Facts of the Case

The petitioner, Manjit Singh Dhaliwal, a Canadian citizen and non-resident for Assessment Year 2020–21, sought condonation of delay in filing his income tax return for the said year under Section 119(2)(b) of the Income-tax Act, 1961. During AY 2020–21, the petitioner sold an immovable property in India for a consideration of ₹2,00,16,550 on which tax was deducted at source by the purchaser. He also earned bank interest of ₹19,246.

The petitioner did not file his return within the prescribed time and filed an application for condonation only in June 2025. The reasons cited for delay included lack of knowledge of Indian tax laws, unawareness of TDS deduction, medical issues, and COVID-related travel restrictions. The Commissioner of Income Tax (International Taxation)-01 rejected the application on 18.09.2025, holding that no genuine hardship was established. The petitioner challenged this order before the High Court.

Issues Involved

Whether the petitioner had demonstrated “genuine hardship” within the meaning of Section 119(2)(b) so as to justify condonation of delay in filing the return, whether ignorance of tax law and COVID-related travel restrictions constituted reasonable cause, and whether the Commissioner’s rejection order warranted interference under Article 226.

Petitioner’s Arguments

The petitioner contended that he was a senior citizen residing abroad with no prior exposure to Indian income tax compliance and was genuinely unaware of the tax implications arising from the sale of property executed through a power of attorney.

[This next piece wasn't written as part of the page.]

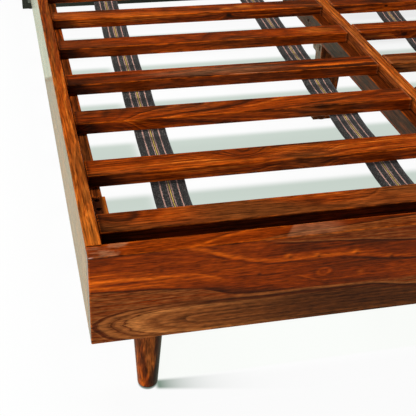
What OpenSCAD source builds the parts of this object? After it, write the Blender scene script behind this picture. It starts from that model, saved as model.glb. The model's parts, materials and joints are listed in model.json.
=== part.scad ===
// Low slatted bed frame: solid rails on tapered legs, two banks of slats on
// ledgers beside a centre beam, webbing straps under the slats, and a framed
// headboard that stands on the floor. Millimetres, +Z up, foot end at -Y.

/* [Mattress] */
// Width of the mattress that the frame holds
mattress_w = 1524; // [1370:1:1830]
// Length of the mattress that the frame holds
mattress_l = 1981; // [1880:1:2130]
// Play between the mattress and each side rail
side_play = 6; // [2:0.5:15]
// Play between the mattress and each end
end_play = 2; // [1:0.5:15]

/* [Rails] */
// Height of the foot rail and the side rails
rail_h = 184; // [160:1:230]
// Thickness of the foot rail
foot_rail_t = 34; // [28:0.5:45]
// Thickness of a side rail
side_rail_t = 27; // [25:0.5:40]
// Radius of the eased edges on the boards
edge_r = 2; // [1:0.5:4]

/* [Slats] */
// Width of a slat
slat_w = 58; // [40:1:80]
// Thickness of a slat
slat_t = 26; // [20:1:35]
// Depth of the slat tops below the rail tops
slat_drop = 19; // [10:1:40]
// Distance from the foot rail to the first slat
first_slat_gap = 56.5; // [30:0.5:80]
// Distance from one slat to the next, front edge to front edge
slat_pitch = 194; // [150:1:202]
// Gap between a slat's outer end and the side rail
slat_side_gap = 4; // [1:0.5:8]
// Gap between a slat's inner end and the centre board
slat_centre_gap = 3; // [1:0.5:8]

/* [Ledgers and centre beam] */
// Height of the ledgers
ledger_h = 52; // [40:1:70]
// Thickness of a side ledger
side_ledger_t = 27; // [20:1:40]
// Thickness of a centre ledger
centre_ledger_t = 28; // [20:1:40]
// Thickness of the centre board
centre_t = 25; // [18:1:35]
// Depth of the centre board's top below the rail tops
centre_drop = 18; // [10:1:30]
// Gap between the centre beam's end and its hanger plate
beam_end_gap = 0.5; // [0.2:0.1:2]
// Thickness of the steel of the beam hangers
hanger_t = 3; // [2:0.5:5]
// Depth of the shelf of a beam hanger
hanger_shelf = 45; // [30:1:70]
// Height of the cheeks of a beam hanger
hanger_cheek_h = 38; // [20:1:50]
// Play between the beam and each cheek of its hanger
hanger_play = 0.5; // [0.2:0.1:2]

/* [Corners] */
// Length of the corner blocks along the side rails
corner_block_l = 208; // [160:1:240]
// Thickness of the corner blocks
corner_block_t = 32; // [24:1:45]
// Width of a leg block across the bed
leg_block_w = 132; // [120:1:180]
// Depth of a leg block along the bed
leg_block_d = 66; // [56:1:90]
// Height of a leg block
leg_block_h = 40; // [34:1:60]
// Diameter of the wooden dowels in the foot corners
dowel_d = 10; // [8:1:12]
// Length of the dowels in the foot corners
dowel_l = 54; // [40:1:60]
// Depth of the dowels in the foot rail
dowel_depth = 22; // [16:1:24]
// Distance of the dowels from the top and the bottom of a side rail
dowel_inset = 40; // [25:1:60]

/* [Legs] */
// Height of the rails above the floor
leg_h = 159; // [120:1:220]
// Distance of a front leg's axis from the frame's side
leg_x = 106; // [95:1:125]
// Distance of a front leg's axis from the foot rail's face
leg_y = 50; // [42:1:70]
// Diameter of a front leg at its top
leg_top_d = 56; // [46:1:64]
// Diameter of a front leg near the floor
leg_foot_d = 38; // [32:1:42]
// Radius of the rounded lower edge of a leg
leg_round_r = 5; // [3:0.5:8]
// Height of the glides under the legs
glide_h = 3; // [2:0.5:6]
// Diameter of the glides
glide_d = 26; // [18:1:28]
// Chamfer round the glides
glide_chamfer = 0.6; // [0.3:0.1:1]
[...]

It was argued that the delay was bona fide and that no loss was caused to the Revenue since tax had already been deducted at source. Reliance was placed on judicial precedents advocating a liberal interpretation of “genuine hardship”.

Respondent’s Arguments

The Revenue argued that ignorance of law is not an excuse and that statutory timelines cannot be relaxed routinely. It was submitted that medical issues cited by the petitioner pertained to surgeries conducted more than a decade earlier and had no nexus with the delay. The Department also contended that filing of return is an online process and COVID travel restrictions did not prevent compliance. Reliance was placed on multiple Delhi High Court judgments emphasizing strict adherence to statutory limitation.

Court Order / Findings

The Delhi High Court examined the impugned order and concurred with the reasoning adopted by the Commissioner. The Court held that the petitioner failed to establish any extraordinary circumstances or genuine hardship preventing timely filing of return. The Court reiterated the settled principle that ignorance of law does not excuse non-compliance and noted that capital gains are taxable in the year of transfer, not receipt. It was further observed that the petitioner could have complied with tax obligations through authorised representatives, as he had done for the property sale.

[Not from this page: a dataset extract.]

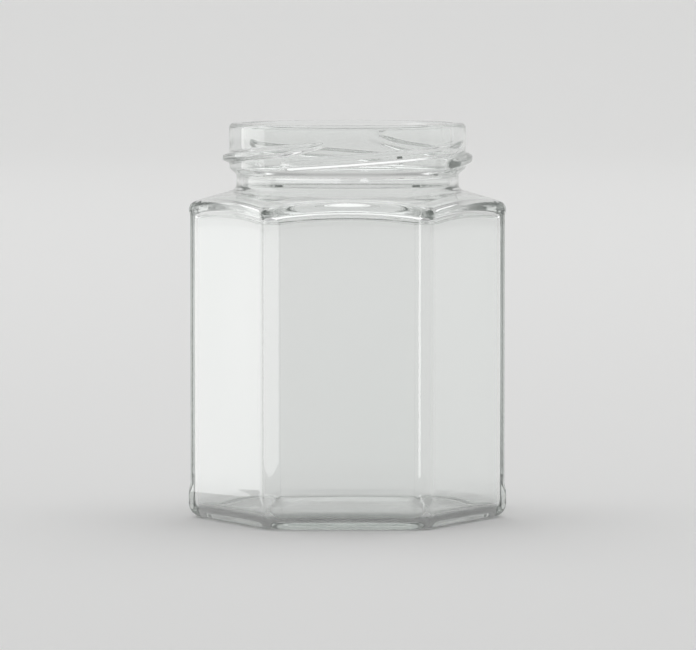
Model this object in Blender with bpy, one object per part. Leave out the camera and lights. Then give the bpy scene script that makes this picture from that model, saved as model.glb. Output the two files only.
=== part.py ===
"""An empty six-sided glass jar with a round screw neck, standing on its base ring.

The jar is one piece of glass. Its wall is worked out column by column: each
column is the jar's profile at one angle round the axis, running from the
middle of the underside, up the outside, over the lip and down the inside to
the middle of the floor. Neighbouring columns are then joined with faces.
Two corners of the hexagon lie on the X axis, and a flat side faces -Y.
"""

import math

import bmesh
import bpy

MM = 0.001

# Heights above the surface that the jar stands on
JAR_HEIGHT = 98.0 * MM
HEEL_RISE = 3.4 * MM
HEEL_BAND_TOP = 5.4 * MM
PANEL_BOTTOM = 9.0 * MM

# Hexagonal body, outside: half the distance across flats, and the corner radius.
# The corners are rounded along the panels and narrow to nearly sharp at the heel.
PANEL_APOTHEM = 34.45 * MM
PANEL_CORNER = 5.0 * MM
HEEL_APOTHEM = 34.5 * MM
HEEL_CORNER = 2.1 * MM
SHOULDER_STEP = 0.3 * MM
PANEL_TOP_BLEND = 1.6 * MM

# Hexagonal body, inside
INNER_APOTHEM = 31.85 * MM
INNER_CORNER = 4.3 * MM
FLOOR_FILLET = 2.6 * MM
FLOOR_HEIGHT = 2.0 * MM
FLOOR_CROWN = 0.4 * MM

# Underside: a rounded hexagonal ring round a shallow push-up
BASE_RING_APOTHEM = 32.2 * MM
BASE_RING_CORNER = 9.0 * MM
BASE_RING_WIDTH = 2.2 * MM
PUSH_UP = 0.7 * MM

# Shoulder: a shallow cone round the jar's axis that cuts the six sides in arches
SHOULDER_SLOPE = math.radians(16.7)
SHOULDER_DEPTH = 16.76 * MM
SHOULDER_ROUNDING = 2.2 * MM
SHOULDER_GLASS = 2.8 * MM
INNER_SHOULDER_ROUNDING = 3.2 * MM
INNER_NECK_ROUNDING = 3.0 * MM

# Neck and lip, with depths measured down from the lip
LIP_RADIUS = 29.3 * MM
LIP_ROUNDING = 1.2 * MM
BORE_RADIUS = 25.6 * MM
BORE_LIP_ROUNDING = 0.9 * MM
NECK_LAND_END = 10.9 * MM
NECK_WAIST_START = 13.0 * MM
NECK_WAIST_RADIUS = 27.55 * MM
NECK_WAIST_MIDDLE = 14.1 * MM
NECK_ROOT_ROUNDING = 1.6 * MM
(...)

The Court relied on precedents including Puneet Rastogi, B.U. Bhandari Nandgude Patil Associates, Lava International Ltd., and Sanjay Khurana to hold that condonation under Section 119(2)(b) is an exceptional relief and cannot be claimed as a matter of right.

Important Clarification

The Court clarified that Section 119(2)(b) is intended to address genuine hardship arising from extraordinary and unavoidable circumstances. Mere inadvertence, negligence, ignorance of law, or generalized assertions without cogent evidence do not satisfy the statutory threshold for condonation of delay.

Final Outcome

The writ petition was dismissed. The Delhi High Court upheld the order rejecting condonation of delay in filing the income tax return for Assessment Year 2020–21, holding that the petitioner failed to establish genuine hardship under Section 119(2)(b) of the Income-tax Act.